His earliest film work coincides with one of Hollywood’s most heavily mythologised eras. Does he remember it as a “golden age”?

“Oh yeah,” he says. “It was great. We were all beginning. We worked cheaply. We were doing things that interested us and we had an audience. And in the 1970s, that approach was embraced by the studios: they wanted a piece of this. We went through a great transitional period. What kind of films can we make? What kind of films should we make?”

Gere quickly established himself as a director’s actor. He has, over the course of four decades in showbusiness, worked with Robert Altman, Todd Haynes, Francis Ford Coppola, Akira Kurosawa and Terrence Malick among others.

Does he subscribe to auteur theory I wonder?

“It’s hard for me to say,” says Gere. “All of the people you’re mentioning are friends. If you want to put them in a category, that’s cool. I can see it. But they’re all individuals. They make very different movies. They’re all challenging.

“Thank God they’re challenging. That’s how they make something special.”

Against these screen credits, Arbitrage marks a directorial debut for Nicholas Jarecki, younger brother of film-makers Andrew Jarecki (Capturing the Friedmans) and Eugene Jarecki (Why We Fight).

Intrigued by the quality and possibilities of the script, Gere invited Jarecki to his hotel room for a meeting. Within months, they were shooting.

“It was a great script but you never know how these things are going to turn out,” recalls Gere. “I met him. I asked a lot of questions. I pushed a lot of buttons. We improvised a lot of things.

“I said the only thing that’s going to change your life is if you make a good film. So, don’t give up, don’t compromise. It wasn’t until the American premiere that I realised this is one of those movies that turned out even better than I thought. The ensemble was superb. Everyone continued to find new things. Nick turned out to be a much better director than anyone could have expected.”

Something similar might be said about Gere whose career has certainly been eventful. A proper, old-school movie star – he takes care to use my name and pay compliments – Gere has mastered both the comeback (see Internal Affairs, Primal Fear or The Hoax) and the risky venture (Jim McBride’s dazzling, daft Breathless).

He is a long-time practising Buddhist – he once taught Lisa Simpson that desire is suffering – and one of the original celebrity campaigners for human rights in Tibet, ecological causes, the protection of tribal lands, and Aids awareness.

During the early 1990s, his four-year marriage to Cindy Crawford made him one of the most photographed men on the planet.
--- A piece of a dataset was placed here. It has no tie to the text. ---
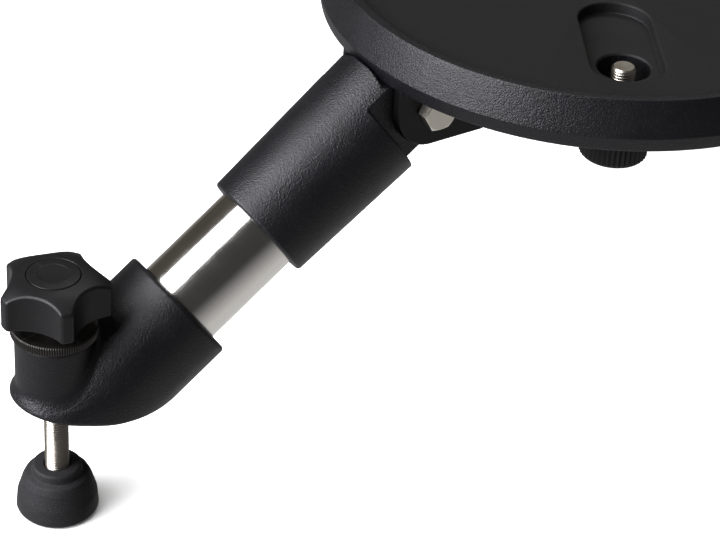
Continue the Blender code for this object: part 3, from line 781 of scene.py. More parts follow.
def fillet_profile(top, bottom, radius, foot):
    """Offsets and heights of a cutter: straight up above the edge, flared by a fillet at it, then down."""
    a = np.linspace(0, math.pi / 2, 6)
    flare = np.stack([radius * (1 - np.cos(a)), top - radius + radius * np.sin(a)], -1)[::-1]
    root = np.stack([-foot * (1 - np.cos(a)), bottom + foot - foot * np.sin(a)], -1)
    return np.concatenate([[[radius * 1.001, top + 4 * MM]], flare, root])


def tray_mesh(tray, legs):
    """The dish turned from its rounded profile, with pads, pocket walls and bosses joined and bored."""
    under = -tray.floor
    half_lip = (tray.lip_inner + tray.lip_outer) / 2
    profile = rounded([
        (0, 0, 0), (tray.lip_inner, 0, 0.5 * MM), (tray.lip_inner + 1.3 * MM, tray.lip_top, 0.9 * MM),
        (half_lip, tray.lip_top, 0), (tray.lip_outer, tray.lip_top, 0.8 * MM),
        (tray.band_radius, -tray.band_drop, 1.0 * MM), (tray.skirt_radius, -tray.skirt_drop, 1.0 * MM),
        (tray.skirt_inner, -tray.skirt_drop, 0.6 * MM), (tray.skirt_inner - 3 * MM, under, 2 * MM),
        (0, under, 0),
    ], 6)
    dish = ring_mesh("dish", spun(profile[1:-1], 288))
    inside = under + 2 * MM
    deep = -tray.pill_depth - tray.floor
    hub = rounded([(0, inside, 0), (tray.hub_radius, inside, 0), (tray.hub_radius, deep, 0.8 * MM),
                   (0, deep, 0)])[1:-1]
    joined, bored = [ring_mesh("hub", spun(hub, 96))], []
    for number in SIDES:
        joined.append(carried(pad_mesh(tray, legs, inside), leg_turn(number)))
        spot = bolt_place(number)
        turn = Matrix.Rotation(BOLT_AZIMUTHS[number], 4, "Z")
        wall = [(0, inside), (0, deep + 0.8 * MM), (-0.25 * MM, deep + 0.25 * MM), (-0.8 * MM, deep)]
        joined.append(carried(ring_mesh("wall", pill_rings(
            tray.pill_half + tray.pill_wall, tray.pill_inner, tray.pill_outer, wall)), turn))
        boss = rounded([(0, inside, 0), (tray.boss_radius, inside, 0),
                        (tray.boss_radius, -tray.boss_drop, 0.8 * MM), (0, -tray.boss_drop, 0)])[1:-1]
        joined.append(carried(ring_mesh("boss", spun(boss, 64)), spot))
        pocket = fillet_profile(0, -tray.pill_depth, 0.9 * MM, 0.7 * MM)
        bored.append(carried(ring_mesh("pocket", pill_rings(
            tray.pill_half, tray.pill_inner, tray.pill_outer, pocket)), turn))
        bore = np.array([
            (0.0, -tray.boss_drop - 5 * MM), (5.6 * MM, -tray.boss_drop - 5 * MM),
            (5.6 * MM, -tray.ledge_drop), (tray.bore, -tray.ledge_drop),
            (tray.bore, -tray.pill_depth - 0.7 * MM), (tray.bore + 0.9 * MM, -tray.pill_depth + 0.2 * MM),
            (tray.bore + 0.9 * MM, 3 * MM), (0.0, 3 * MM),
        ])[1:-1]
        bored.append(carried(ring_mesh("bore", spun(bore, 72)), spot))
        for side in (-1, 1):
            hole = np.array([(BRACKET_SCREW_HOLE, -tray.pad_drop - MM), (BRACKET_SCREW_HOLE, -2 * MM)])
            spot = Matrix.Translation((legs.screw_along, side * legs.screw_side, 0))
            bored.append(carried(ring_mesh("hole", spun(hole, 24)), leg_turn(number) @ spot))
    return boolean(boolean(dish, "UNION", joined), "DIFFERENCE", bored)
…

These days, he lives quietly in upstate New York with Carey Lowell, his wife of 10 years, and their son, Homer.

Arbitrage is his first film in four years. Is that a reflection of changing priorities, I wonder, or of the quality of projects on offer?

“I think everyone is saddened by the lack of good scripts. And even this one, which is excellent, is independently financed, shot in 31 days. It was not easy to get this done at all. But there’s another reason. I had the same agent since I was 21. He was the only agent I had until he died two years ago.
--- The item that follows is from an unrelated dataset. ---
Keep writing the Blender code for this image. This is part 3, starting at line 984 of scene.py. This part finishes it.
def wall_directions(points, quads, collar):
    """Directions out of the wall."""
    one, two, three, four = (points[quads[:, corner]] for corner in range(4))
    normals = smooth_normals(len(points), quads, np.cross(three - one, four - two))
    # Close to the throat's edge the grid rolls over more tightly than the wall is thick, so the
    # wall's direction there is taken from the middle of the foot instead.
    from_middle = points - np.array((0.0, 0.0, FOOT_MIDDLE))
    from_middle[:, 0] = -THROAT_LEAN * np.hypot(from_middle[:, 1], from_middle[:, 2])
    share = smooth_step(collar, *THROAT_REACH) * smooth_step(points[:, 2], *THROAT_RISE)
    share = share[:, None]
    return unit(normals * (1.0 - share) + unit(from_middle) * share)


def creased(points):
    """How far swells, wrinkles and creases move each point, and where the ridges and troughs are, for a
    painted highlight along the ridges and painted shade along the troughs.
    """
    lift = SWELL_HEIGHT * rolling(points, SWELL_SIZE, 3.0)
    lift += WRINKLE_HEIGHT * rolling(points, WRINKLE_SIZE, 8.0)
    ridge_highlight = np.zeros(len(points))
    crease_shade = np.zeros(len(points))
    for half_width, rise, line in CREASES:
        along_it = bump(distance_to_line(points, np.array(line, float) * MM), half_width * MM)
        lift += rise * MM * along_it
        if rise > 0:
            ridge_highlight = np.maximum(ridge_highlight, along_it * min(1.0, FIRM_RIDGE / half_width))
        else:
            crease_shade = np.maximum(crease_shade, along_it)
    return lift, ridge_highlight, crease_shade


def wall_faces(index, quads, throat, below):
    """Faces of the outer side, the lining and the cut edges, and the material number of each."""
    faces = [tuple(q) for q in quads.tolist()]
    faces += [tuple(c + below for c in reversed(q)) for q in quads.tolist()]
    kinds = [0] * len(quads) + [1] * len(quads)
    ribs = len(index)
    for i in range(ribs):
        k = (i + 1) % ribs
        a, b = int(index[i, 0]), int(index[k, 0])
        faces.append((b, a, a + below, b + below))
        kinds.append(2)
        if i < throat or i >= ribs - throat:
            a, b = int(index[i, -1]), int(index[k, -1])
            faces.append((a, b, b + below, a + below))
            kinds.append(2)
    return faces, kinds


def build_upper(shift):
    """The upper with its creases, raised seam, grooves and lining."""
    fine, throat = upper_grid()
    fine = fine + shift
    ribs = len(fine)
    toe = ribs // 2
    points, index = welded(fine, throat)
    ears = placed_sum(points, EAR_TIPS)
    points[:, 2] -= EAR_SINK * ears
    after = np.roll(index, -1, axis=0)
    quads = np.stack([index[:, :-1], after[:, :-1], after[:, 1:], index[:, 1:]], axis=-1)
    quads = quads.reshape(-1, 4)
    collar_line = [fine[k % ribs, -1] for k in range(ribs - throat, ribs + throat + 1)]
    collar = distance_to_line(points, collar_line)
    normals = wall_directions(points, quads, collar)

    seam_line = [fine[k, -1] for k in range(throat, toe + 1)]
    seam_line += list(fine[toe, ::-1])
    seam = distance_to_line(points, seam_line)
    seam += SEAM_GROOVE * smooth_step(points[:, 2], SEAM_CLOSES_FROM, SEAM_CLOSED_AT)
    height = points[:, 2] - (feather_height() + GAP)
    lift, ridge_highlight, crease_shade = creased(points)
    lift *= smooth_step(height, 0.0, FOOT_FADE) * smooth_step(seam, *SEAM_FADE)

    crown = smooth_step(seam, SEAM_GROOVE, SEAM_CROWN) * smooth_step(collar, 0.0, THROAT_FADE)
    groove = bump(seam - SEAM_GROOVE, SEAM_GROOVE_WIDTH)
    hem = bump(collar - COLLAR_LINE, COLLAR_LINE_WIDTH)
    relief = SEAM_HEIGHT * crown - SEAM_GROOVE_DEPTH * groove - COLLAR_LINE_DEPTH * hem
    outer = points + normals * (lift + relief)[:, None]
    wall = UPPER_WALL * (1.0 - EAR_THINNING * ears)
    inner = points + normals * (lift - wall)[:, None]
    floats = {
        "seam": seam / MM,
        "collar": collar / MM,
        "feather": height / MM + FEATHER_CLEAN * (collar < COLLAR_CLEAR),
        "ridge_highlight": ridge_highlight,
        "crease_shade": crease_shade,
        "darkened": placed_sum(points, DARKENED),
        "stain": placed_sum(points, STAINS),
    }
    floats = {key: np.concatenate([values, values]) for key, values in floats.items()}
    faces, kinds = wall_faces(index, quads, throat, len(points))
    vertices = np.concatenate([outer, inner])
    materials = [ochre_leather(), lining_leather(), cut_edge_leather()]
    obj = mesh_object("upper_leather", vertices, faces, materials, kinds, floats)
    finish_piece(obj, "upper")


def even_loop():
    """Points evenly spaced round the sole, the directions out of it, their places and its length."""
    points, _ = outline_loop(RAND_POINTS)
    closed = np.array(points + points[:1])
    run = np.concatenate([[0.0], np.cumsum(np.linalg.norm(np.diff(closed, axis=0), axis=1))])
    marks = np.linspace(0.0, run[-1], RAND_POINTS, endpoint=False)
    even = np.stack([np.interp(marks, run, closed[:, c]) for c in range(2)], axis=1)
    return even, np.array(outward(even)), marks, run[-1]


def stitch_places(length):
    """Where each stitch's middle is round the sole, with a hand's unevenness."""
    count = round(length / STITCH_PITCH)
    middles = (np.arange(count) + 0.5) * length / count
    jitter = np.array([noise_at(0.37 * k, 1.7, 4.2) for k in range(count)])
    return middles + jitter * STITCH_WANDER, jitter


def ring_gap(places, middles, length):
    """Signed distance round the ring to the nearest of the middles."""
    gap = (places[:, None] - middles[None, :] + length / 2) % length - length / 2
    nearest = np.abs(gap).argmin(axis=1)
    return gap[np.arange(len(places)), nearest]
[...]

“My new guy knows everything that’s going on. He has that kind of energy. He is my connection to the world. But I am going through this period which is almost like a marriage break up.”

Does he still go to the cinema?

“I don’t go as much as I used to. I remember going to the movies every single day and not thinking very much about it. But once you have kids, the films you watch tend to be animated.”

Gere received a Golden Globe nomination for his work on Arbitrage. Amazingly, he has never been shortlisted for an Academy Award.One suspects this might be down to the actor’s predilection for romantic comedy and drama.

As one of only a few “serious” actors unafraid to grace traditional women’s pictures, Gere has starred in An Officer and a Gentleman, Pretty Woman, Nights in Rodanthe and Shall We Dance?

He knows there’s a prevailing prejudice against such material, but he doesn’t care.

“I happen to really, really like women,” he laughs. “I like to spend time around them. So I am very happy to be in these movies. I’d be crazy, otherwise.”